At first I was skeptical about these two products and reluctant to shell out the cash. But now that all my pies have been turning out perfect every time, I'm a firm believer. I can't even remember what I used to do without them, in the dark ages. =)

Here are some pictures of my most recent apple pie. The fluted edges of the Emile Henry pie dish give it the most beautiful ruffles. (Sorry for the bad picture quality- took these on my blackberry). Now I really really want to get the mini 5 inch EH dishes so I can make cute little individual pies! Would it be perfect for chicken pot pie dinners?

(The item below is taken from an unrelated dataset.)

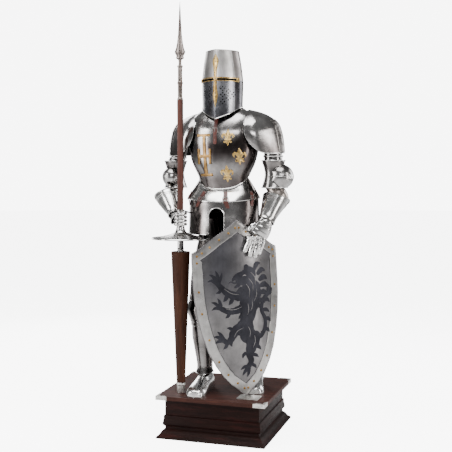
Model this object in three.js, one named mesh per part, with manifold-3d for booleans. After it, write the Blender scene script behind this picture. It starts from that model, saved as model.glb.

I would definitely recommend these products to anyone who's into pie baking, especially if you're a beginner. It will make your life so much easier. To me, it's well worth the investment. They are two very high quality pieces and will last a very long time, if not a life time if you take good care of it. If you're still skeptical, I would suggest doing what I did. Buy it to try it out and if you're not completely won over like I was, you can always take it back! But I have a feeling that you won't want to part with either one of them! I have definitely noticed a difference in both quality and taste of my pies ever since working with these two amazing products!

If anyone feels inspired enough by this post to go out and try these two products, please leave me a comment about how you liked it! =)


  1. That pie pan is amazing!! And so elegant. I don't end up baking a lot of pies for some reason, but I think I need one of those pans anyway. :)

    Oh and yes, I LOVE my silpat! Those mats are definitely worth every penny.

  2. Good to know! I've been eyeing that pie dish - is it difficult to get a slice out of the dish with those fluted edges? Thanks!

  3. Annie, you should definitely get it. It's well worth the investment! =) I actually thought it would be difficult to get the pie out, too. But actually , it works just fine! I've never had trouble with it. I think it's because of the great coating/glaze they've got on the pan.. and also, the pie crust itself has a lot of butter in it too.